Why Early Education is Important

Last week I had the good fortune and honor to be in the audience when the U.S. Secretary of Health and Human Services, Sylvia Mathews Burwell, addressed a roomful of early education professionals. It was refreshing to hear a cabinet-level person talk about the federal government’s commitment to early education.

Early education in the United States has been a stepchild program for many decades. Many people view it as babysitting. This has kept salaries for preschool teachers and daycare workers low, and it has kept adequate funding both at the state and federal level to a minimum. This has been a very misguided strategy and it has helped lead to the decline of our educational system in general, and an erosion of our competitiveness with the rest of the world. If we don’t teach our kids when they are little, they never learn how to learn, they perform poorer in high school, they don’t go to college, and all too often they end up in prison.

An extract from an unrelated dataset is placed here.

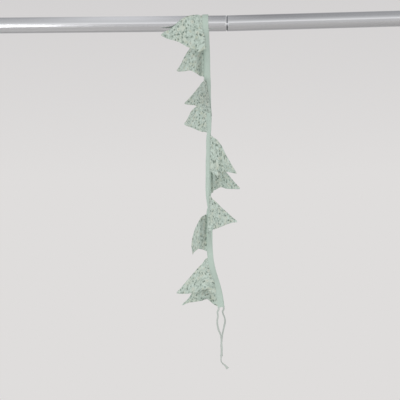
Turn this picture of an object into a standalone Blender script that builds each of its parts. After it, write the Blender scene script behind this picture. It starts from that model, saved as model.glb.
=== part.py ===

Brain research has shown that an infant forms about 700 neural connections a second. In a ten-hour day, that makes over 25 million new connections. So if you drop your baby off at daycare at 7:00 in the morning and pick him up at 5:00 in the afternoon, you are carrying 25 million more connections home than you dropped off.

Have those connections been formed by cognitive stimulation that a professional educator can provide? Or did your baby sit in some room all day, staring at the compelling distractions and commercials on a television screen?

Research also has found that educational level and income of parents are mirrored by their children’s performance in school. Children growing up in poorer households tend to do more poorly in school. Children of richer parents do better.

This is a powerful reason why our nation should be investing heavily in its human infrastructure. The children born today will be our CEOs, our politicians, and our teacher in 40 years. Will they be competitive with those in China? It costs some $8,000 a year to pay for a child in preschool. It costs society $50,000 a year to support a single prisoner. What is the better investment?

I often hear the conservative argument that we should not subsidize early education because it just encourages deadbeat people to “breed” more at the expense of the rest of us. To this I ask the question: Is it the child’s fault that the parent was a deadbeat, or a single teen mother, or a drug addict? Of course not. The child was simply not lucky enough to be born as the child of a rich or educated person.

If you count the 25% of the brightest and most successful children in China, the number is larger than all the children we have. If we want to be competitive with China in this century, we cannot “waste” a single child, a single brain, a single day of 25 million more neural connections.

Early education is not just babysitting. It’s the foundation of the health of our nation, the basis upon which our economy will rest 20 years hence, and the prerequisite for the tax base that will support us when we are old. Early education is really important.

 

 

 

 

 

 

2 thoughts on “Why Early Education is Important

  1. Bart

    I just watched the episode of The West Wing in which Matthew Santos was determined to give the voters his Education Plan, and of course Josh Lyman tried to refrain him from doing so because it would be ‘bad campaigning’. How is that for a coincidence?

    Greetings from Holland,
    Bart

    1. My words exactly. Bad campaigning! Our politicians only see the next 4 years. But our nation is built in blocks of decades. Not realizing this is simply irresponsible. And yet, they constantly lecture us about “leaving our children our debt.”